1. How you feel about yourself.

2. How close you can let yourself be to somebody you love or care about.

Let me explain. How you feel about yourself is the “foundation” of your love life. I include it in your love life because if you think about it, we all have a relationship with ourselves. That relationship can be positive or negative, loving or hateful, respectful or negligent, etc.

If you improve the relationship you have with you in any way you can, you not only feel better about you but you naturally transmit that feeing to others. It is impossible not to. If you are already in a love relationship, the person you love will naturally respond with more love to the more love you are showing yourself. (If he or she does not, you have a certain kind relationship problem I’ll have to talk about in another post).
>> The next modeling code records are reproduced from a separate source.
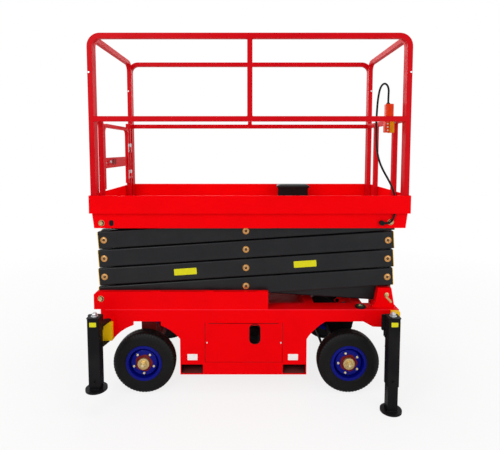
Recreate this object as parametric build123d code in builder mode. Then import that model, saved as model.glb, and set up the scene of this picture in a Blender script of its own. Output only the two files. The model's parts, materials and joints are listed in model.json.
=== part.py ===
from build123d import *
import os
from math import asin, cos, degrees, hypot, pi, radians, sin, tan

# Towable four-stage scissor lift, stowed, its outriggers swung out and the front ones let down.
# Frame: +Z up, +X towards the steered axle (front), +Y to the machine's left.
# The origin is on the ground, under the middle of the machine. Millimetres.

os.makedirs("parts", exist_ok=True)

# ---------------------------------------------------------------- driving sizes

running_gap = 0.05            # radial clearance of a journal in its bush
seat_gap = 0.3                # between a piece and the seat it rolls or hangs on
clear_gap = 5.0               # least distance between parts that move past each other

# wheels
wheel_radius = 200.0
tyre_width = 104.0
tyre_face_y = 445.0           # outer face of the tyres, from the centre plane
rim_radius = 116.0
rim_width = 92.0
hub_cap_radius = 38.0
hub_radius = 48.0
spindle_radius = 15.0
rear_axle_x = -684.0
front_axle_x = 638.0
kingpin_y = 296.0
kingpin_radius = 12.0
steer_arm_length = 110.0
axle_beam = 64.0

# chassis
chassis_half_length = 950.0
chassis_half_width = 445.0
rail_bottom = 481.0
rail_height = 78.0
rail_flange = 120.0
rail_wall = 6.0
cross_tube = 60.0
plate_thickness = 6.0

# box between the axles
box_rear_x = -447.0
box_front_x = 364.0
box_bottom = 130.0
box_wall = 5.0
door_rear_x = -287.0
door_front_x = 209.0
door_bottom = 213.0
door_top = 475.0
door_thickness = 4.0
door_slot_x = 32.0
door_slot_z = 400.0
door_slot_width = 68.0
door_slot_height = 129.0
door_slot_corner = 30.0
pocket_rear_width = 151.0
pocket_front_width = 158.0
pocket_height = 73.0
pocket_wall = 6.0

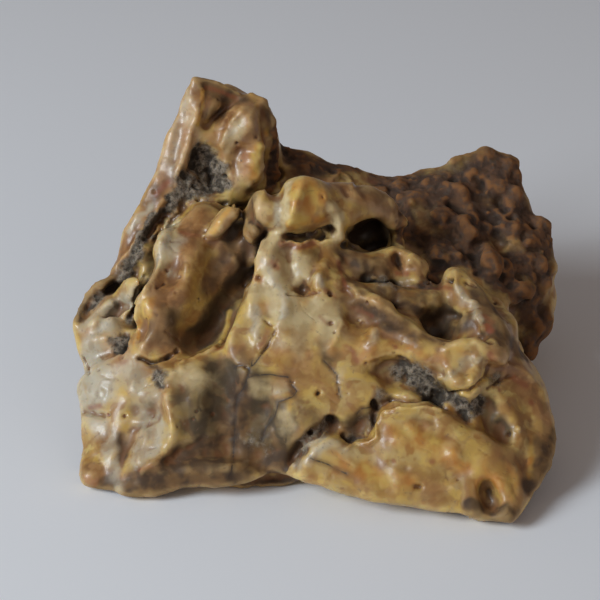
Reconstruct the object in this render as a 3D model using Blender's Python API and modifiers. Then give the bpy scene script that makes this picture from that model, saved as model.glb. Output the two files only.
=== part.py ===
"""Desert quartz stone: one wind-worn, silica-varnished lump, about 125 mm wide, resting on a worn flat.

The stone is built up like clay. Rock masses (convex hulls) and limbs (tapered tubes) are united, wedges and
winding holes are cut out of them, and the whole gets an even skin of small faces. Ridges, grooves, ledges and
pits are then pressed into that skin, the faces are thinned out, and the underside is worn flat.

The display face is laid out on a sheet of squared paper, SHEET squares a side, counted right and down from
its top left corner. The sheet stands in the middle of the stone, square to the line of sight from EYE, which
looks down on the stone by TILT. Depths are in millimetres behind the sheet's plane, radii and heights in
millimetres. Positions marked at() are in millimetres from the sheet's middle, with heights over the flat.
"""

import math

import bmesh
import bpy
import numpy as np
from mathutils import Matrix, Vector, noise
from mathutils.bvhtree import BVHTree

MM = 0.001
SQUARE = 0.25 * MM
SHEET = 600
TILT = math.radians(30)
EYE_DISTANCE = 0.5
CENTRE = Vector((0, 0, 33.7)) * MM

SKIN_VOXEL = 1.0 * MM
SKIN_SMOOTHING = 6
SKIN_FACES = 9400
FRONT_THINNING = 0.5  # how much more readily hidden faces are merged than those of the display side
SHARP_ANGLE = math.radians(40)

FRONT_WARP = (0.9 * MM, 5 * MM)  # how far strokes wander off their paths, and over what length
BACK_WARP = (1.6 * MM, 9 * MM)
DRIFT_SEEDS = (3.7, 5.1, 8.3)
LUMPS = ((11, 1.2, 5), (5, 0.7, 8))  # size and height in millimetres, and a seed

KNOB_COUNT = 700
KNOB_SEED = 11
KNOB_HEIGHTS = (0.8, 2.0)
KNOB_RADII = (3.0, 6.0)
PIT_SHARE = 0.35
KNOB_FLOOR = 5 * MM
HIDDEN_FROM = 0.2  # cosine to the line of sight past which a side counts as hidden
FAR = 0.3

AWAY = Vector((0, math.cos(TILT), -math.sin(TILT)))
UP = Vector((0, math.sin(TILT), math.cos(TILT)))
RIGHT = Vector((1, 0, 0))
EYE = CENTRE - AWAY * EYE_DISTANCE


def at(x, y, z):
    """A point in millimetres right of and behind the sheet's middle, and over the resting flat."""
    return Vector((x, y, z)) * MM


def seen(right, down, depth):
    """The point seen through a sheet square, at a depth in millimetres behind the sheet."""
    spread = 1 + depth * MM / EYE_DISTANCE
    across = (right - SHEET / 2) * SQUARE * spread
    up = (SHEET / 2 - down) * SQUARE * spread
    return CENTRE + RIGHT * across + UP * up + AWAY * (depth * MM)


# Rock masses, each the convex hull of its corners.
CHUNKS = {
    "thumb_mass": [
        seen(446, 276, 0), seen(470, 270, 2), seen(480, 286, 2), seen(502, 300, 2), seen(511, 325, -3),
        seen(509, 352, -8), seen(482, 342, -13), seen(464, 312, -8), seen(444, 290, -2), seen(460, 290, 14),
        seen(500, 330, 8),
    ],
    "core": [
        seen(120, 490, -8), seen(300, 470, -16), seen(500, 515, -22), seen(530, 400, -4), seen(85, 380, 2),
        seen(100, 310, 8), seen(195, 235, 13), seen(290, 225, 12), seen(390, 250, 18), seen(500, 300, 10),
        seen(350, 330, -8), seen(220, 400, -12), at(52, 28, -2), at(20, 56, -2), at(-42, 36, -2),
        at(-22, 46, 40), at(40, 40, 30),
    ],
    "front_right": [
        seen(270, 478, -22), seen(300, 472, -23), seen(356, 480, -26), seen(440, 513, -29),
        seen(517, 527, -31), seen(548, 484, -22), seen(563, 438, -14), seen(550, 388, -8),
        seen(504, 346, -14), seen(452, 346, -20), seen(378, 312, -13), seen(330, 345, -17),
        seen(258, 400, -19), seen(470, 300, 8), seen(520, 335, 10), at(50, 20, -2), at(0, 0, -2),
        seen(505, 524, -20),
    ],
    "front_left": [
        seen(128, 502, -19), seen(98, 495, -17), seen(80, 482, -13), seen(250, 486, -20), seen(84, 440, -8),
        seen(76, 415, -5), seen(74, 336, 2), seen(140, 335, -6), seen(190, 368, -14), seen(235, 352, -12),
        seen(168, 385, -17), seen(175, 438, -19), seen(158, 462, -20), seen(262, 400, -18),
        seen(262, 440, -20), seen(268, 474, -20), seen(195, 495, -20), at(-44, 20, -2), at(0, 10, -2),
        at(-35, 20, 20),
    ],
    "snout": [
        seen(283, 232, -6), seen(262, 240, -5), seen(246, 288, -11), seen(226, 316, -13),
        seen(222, 345, -15), seen(255, 400, -20), seen(330, 350, -18), seen(378, 312, -12),
        seen(350, 280, -8), seen(335, 244, -3), seen(300, 260, 14), seen(380, 300, 10), seen(240, 350, 6),
    ],
    "slab": [
        seen(196, 201, 4), seen(170, 219, 3), seen(236, 212, 5), seen(163, 244, -1), seen(186, 256, -6),
        seen(185, 280, -8), seen(144, 316, -12), seen(133, 325, -8), seen(139, 359, -12),
        seen(186, 354, -5), seen(240, 285, 3), seen(255, 240, 6), seen(150, 300, 8), seen(230, 230, 16),
        seen(137, 296, -5),
    ],
    "tower": [
        seen(190, 72, 9), seen(168, 130, 10), seen(149, 195, 10), seen(122, 244, 9), seen(240, 92, 10),
        seen(277, 112, 12), seen(284, 190, 16), seen(200, 215, 8), seen(200, 84, 22), seen(266, 104, 28),
        seen(287, 180, 40), at(-41, 38, 20), at(-10, 55, 20),
    ],
    "rim": [
        seen(164, 158, 11), seen(118, 243, 10), seen(68, 322, 5), seen(74, 340, 1), seen(130, 310, 6),
        seen(190, 215, 13), at(-42, 28, 10), at(-46, 0, 5), seen(90, 280, 10), seen(160, 225, 24),
    ],
    "back": [
        seen(407, 170, 34), seen(446, 166, 35), seen(484, 152, 36), seen(506, 160, 36), seen(522, 192, 35),
        seen(550, 222, 33), seen(556, 265, 29), seen(549, 330, 28), seen(531, 362, 26), seen(440, 200, 24),
        seen(515, 260, 18), seen(500, 320, 6), seen(400, 215, 22), at(30, 62, 2), at(52, 52, -2),
        at(56, 28, -2), at(20, 40, -2), seen(380, 176, 34), at(38, 58, 30),
    ],
    "saddle": [
        seen(280, 140, 30), seen(306, 150, 30), seen(335, 161, 31), seen(385, 171, 33), seen(300, 210, 14),
        seen(395, 235, 20), at(-20, 56, 4), at(20, 60, 4), at(0, 20, -2), seen(450, 260, 20),
    ],
}

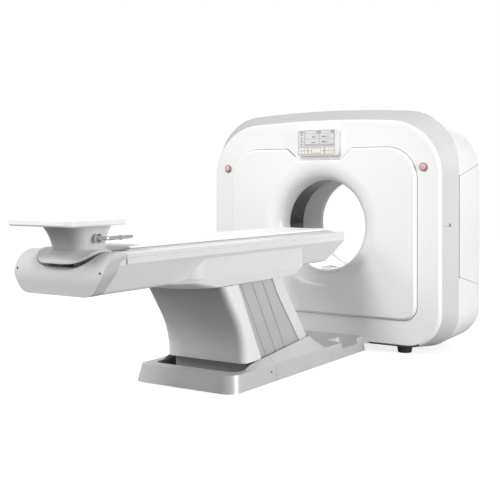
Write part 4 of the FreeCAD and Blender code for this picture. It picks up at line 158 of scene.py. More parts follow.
class BoreSizes(bpy.types.PropertyGroup):
    """Liner of the bore's rear half."""
    radius: length("Radius", "Inner radius of the liner", 0.372)
    wall: length("Wall", "Wall of the liner", 0.006)
    height: length("Height", "Bore axis above the floor", BORE_HEIGHT)
    rim: length("Rim", "Liner stops short of the rear face", 0.055)


class FootSizes(bpy.types.PropertyGroup):
    """Flowing foot of the tray's neck."""
    rim_half: length("Rim half width", "Half width of the foot's rim", 0.212)
    rim_front: length("Rim front", "Length of the rim's rounded front", 0.165)
    rim_thickness: length("Rim thickness", "Thickness of the foot's rim", 0.0115)
    bowl_floor: length("Bowl floor", "Foot's underside above the floor", 0.876)
    crease_back: length("Crease back", "Crease's middle in front of the foot's rear", 0.143)
    crease_half: length("Crease half width", "Half width at the crease", 0.133)
    crease_length: length("Crease length", "Length at the crease", 0.274)
    crease_height: length("Crease height", "Crease above the floor", 0.943)
    neck_waist: length("Neck waist", "Neck inside the crease, all round", 0.007)
    neck_lean: length("Neck lean", "Neck's top in front of its bottom", 0.016)
    socket_radius: length("Socket radius", "Radius of the handles' sockets", 0.025)
    socket_length: length("Socket length", "Both sockets, from end to end", 0.308)
    socket_height: length("Socket height", "Handles' sockets above the floor", 1.008)


class ScrewSizes(bpy.types.PropertyGroup):
    """Small socket screws that hold the covers."""
    head: length("Head", "Radius of a screw's head", 0.0062)
    rise: length("Rise", "Height of a screw's head above the cover", 0.0012)
    socket: length("Socket", "Radius of the socket in the head", 0.0028)
    cap_side: length("Cap side", "Cap's screws from the middle", 0.306)
    cap_height: length("Cap height", "Cap's screws above the floor", 0.836)
    plinth_place: length("Plinth place", "Plinth's screws along the table", -0.2056)
    plinth_height: length("Plinth height", "Plinth's screws above the floor", 0.067)


class MarkSizes(bpy.types.PropertyGroup):
    """Short printed lines in front of the cover locks."""
    ahead: length("Ahead", "Mark's middle in front of the lock's", 0.040)
    long: length("Length", "Length of a mark", 0.046)
    wide: length("Width", "Width of a mark", 0.003)
    thick: length("Thickness", "Thickness of the print", 0.0006)
    edge: length("Edge", "Rounding of the print's edge", 0.00012)


class StopSizes(bpy.types.PropertyGroup):
    """Emergency stop caps."""
    dome: length("Dome", "Rise of the cap's rounded face", 0.006)
    stem: length("Stem", "Radius of the stem behind the cap", 0.012)
    edge: length("Edge", "Rounding of the cap's rim", 0.002)


class StudioSizes(bpy.types.PropertyGroup):
    """Powers of the studio's lights, and the camera's lens and place."""
    key_power: number("Key", "Power of the high light in front", 450.0)
    low_power: number("Low", "Power of the low light at the left", 95.0)
    fill_power: number("Fill", "Power of the light at the right", 330.0)
    back_power: number("Back", "Power of the light behind", 220.0)
    air: number("Air", "Light of the surroundings on the object", 0.52)
    glow: number("Glow", "Floor's own light in the picture", 0.82)
    lens: number("Lens", "Focal length in millimetres", 66.16)
    shift: number("Shift", "Upward shift of the picture", -0.1348)
    turn: number("Turn", "Camera's turn in degrees", 33.11)
    eye_side: length("Eye side", "Camera right of the middle", 3.5715)
    eye_ahead: length("Eye ahead", "Camera in front of the gantry's back", 7.26)
    eye_height: length("Eye height", "Camera above the floor", 1.31)


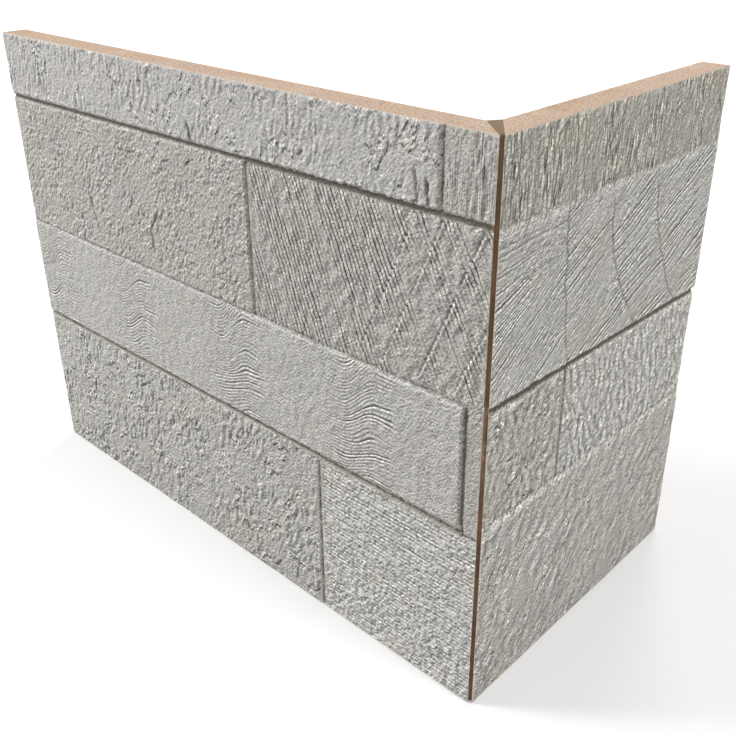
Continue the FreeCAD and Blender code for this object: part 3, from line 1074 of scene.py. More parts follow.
@dataclass
class Leaf:
    """One fired tile leaf: where it stands, its mitre, its bed joints, its stones and its grout."""

    name: str
    along: Triple
    inward: Triple
    length: float
    thickness: float
    mitre_angle: float
    setback: float
    beds: tuple[Bed, ...]
    blocks: tuple[Block, ...]
    grouts: tuple[Grout, ...]
    cell: float
    # Painted light and shade of the relief: gains for slopes facing and turned from the light, the slope
    # where it levels off, and where the light comes from.
    painted_light_gain: float = 1.2
    painted_shade_gain: float = 2.6
    painted_slope_limit: float = 0.32
    lit_left: float = 0.8
    lit_up: float = 0.6
    keys: KeyGrooves = KeyGrooves()

    def place(self, along: Array, up: Array, depth: Array) -> Array:
        """Work out points in metres: the corner, moved along, up and inward by millimetres.

        Args:
            along: Places along the leaf.
            up: Places up the leaf.
            depth: Places behind the outermost face.

        Returns:
            One point for each place, as an array whose last axis is x, y, z.
        """
        along, up, depth = np.broadcast_arrays(along, up, depth)
        spots = (
            along[..., None] * np.array(self.along)
            + depth[..., None] * np.array(self.inward)
            + up[..., None] * np.array([0.0, 0.0, 1.0])
        )
        return np.array(CORNER) + spots * MM

    @property
    def slope(self) -> float:
        """How far the mitre runs along the leaf for each millimetre of depth."""
        return math.tan(math.radians(self.mitre_angle))

    @property
    def height(self) -> float:
        """The height of the leaf's top in millimetres."""
        return self.beds[-1].at_corner

    def mitre(self, depth: Array) -> Array:
        """Return how far along the mitre lies at a depth: the setback and the depth times the slope."""
        return self.setback + np.asarray(depth) * self.slope

    def turns_left(self) -> bool:
        """Say whether along and up, in that order, turn to a normal that points out of the face."""
        normal = np.cross(self.along, (0.0, 0.0, 1.0))
        return float(np.dot(normal, self.inward)) < 0.0

    def surface(self, along: Array, up: Array) -> Pressed:
        """Work out the pressed face.

        Each stone has drafted walls that rise from the joint floor, and its face lies at its
        own depth less the relief of its dressing. The deeper of wall and face counts for a
        stone, the shallowest stone counts for the leaf, and nothing is deeper than the floor.
        Relief is calmed down towards the free end and the foot.

        Args:
            along: Places along the leaf.
            up: Places up the leaf.

        Returns:
            The pressed face at each place.
        """
        press = PRESSING
        draft = math.tan(math.radians(press.wall_draft))
        depth = press.relief + press.floor.over(along, up, 0)
        tint = np.empty(along.shape + (3,))
        tint[:] = Tint.JOINT.value
        for grout in self.grouts:
            depth, tint = grout.laid(along, up, self.length, depth, tint)
        wall = np.ones_like(along)
        marks = {word: np.zeros_like(along) for word in ("count", "strokes", "chips")}
        marks["sand"] = np.ones_like(along)
        for number, block in enumerate(self.blocks):
            inside = block.inside(along, up, self.length, number)
            near = inside > 0.0
            work = block.dressing.dressed(along[near], up[near])
            rim = np.minimum(self.length - along[near], up[near])
            below = block.high.height(along[near], self.length) - up[near]
            face = block.depth - work.relief * between(rim, -0.2, press.rim)
            face = face + block.roll_depth * (1.0 - between(below, 0.0, block.roll))
            here = np.maximum(np.maximum(press.relief - inside[near] / draft, face), 0.0)
            wins = here < depth[near]
            spots = np.flatnonzero(near)[wins]
            depth.flat[spots] = here[wins]
            down = ((here - face) / np.maximum(press.relief - face, 0.3))[wins]
            cut = np.broadcast_to(work.darkening, here.shape)[wins]
            # Places are drawn darker down the walls towards the joint floor and at the bottom of cuts.
            darkening = np.maximum(eased(down * press.wall_darkening - 0.1), cut)
            wall.flat[spots] = np.maximum(np.clip(here - face, 0.0, 0.2)[wins] / 0.2, 0.7 * darkening)
            for word, values in marks.items():
                values.flat[spots] = np.broadcast_to(getattr(work, word), here.shape)[wins]
            # Painted highlight on the rolled upper edge, as if lit from above.
            highlight_band = 1.0 + block.painted_highlight * (1.0 - between(below[wins], 0.6 * block.roll, block.roll))
            stone = highlight_band[:, None] * block.tint.value
            darkening = darkening[:, None]
            dark = blended(cut, Tint.JOINT, Tint.CUT)
            tint.reshape(-1, 3)[spots] = darkening * dark + (1.0 - darkening) * stone
        edge = np.minimum(np.minimum(up, self.height - up), self.length - along)
        nick = 0.25 + 0.35 * press.nicked.over(along, up, 0)
        depth = depth + nick * np.clip(1.0 - edge / 0.8, 0.0, 1.0) ** 2
        for word in ("strokes", "chips"):
            marks[word] = marks[word] * (1.0 - wall)
        return Pressed(depth, tint, wall, marks)

    def painted_relief_light(
        self, along: Array, up: Array, depth: Array, wall: Array
    ) -> Array:
        """Work out the painted light and shade that go into the face's colour.

        The colour is painted as though the relief were lit from the left and from above, as one
        looks at the face. A point is as much lighter as its face turns to that light: the
        exponential of the light's direction times the slope, with steep slopes held back and the
        walls of joints left out.

        Args:
            along: Places along the leaf.
            up: Places up the leaf.
            depth: Depth of the face at each place.
            wall: How far down a wall each place is, from 0 to 1.

        Returns:
            A factor of painted light and shade for the colour at each place.
        """
        left = 1.0 if self.turns_left() else -1.0
        across = np.gradient(depth, axis=1) / np.gradient(along, axis=1)
        rise = np.gradient(depth, axis=0) / np.gradient(up, axis=0)
        towards = self.lit_left * -left * across + self.lit_up * rise
        towards = np.tanh(towards / self.painted_slope_limit) * self.painted_slope_limit * (1.0 - wall)
        return np.exp(np.where(towards > 0.0, self.painted_light_gain, self.painted_shade_gain) * towards)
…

Quite frankly, you should get into the habit of thinking about yourself as someone you are in a relationship with. The quality and health of that relationship you have with you will determine the quality of your love life, pure and simple. Think about it, it is impossible to have a healthy love relationship if you have negative feelings about yourself. Rebuilding your relationship with you is your first step in improving your love life.

How about, the closeness you let yourself experience with someone you love or care about? That’s the second way you can upgrade your love life. Think of it this way, the level of intimacy you have in your love relationships (all the relationships in your life where love is involved) will be a measure of the health of those relationships.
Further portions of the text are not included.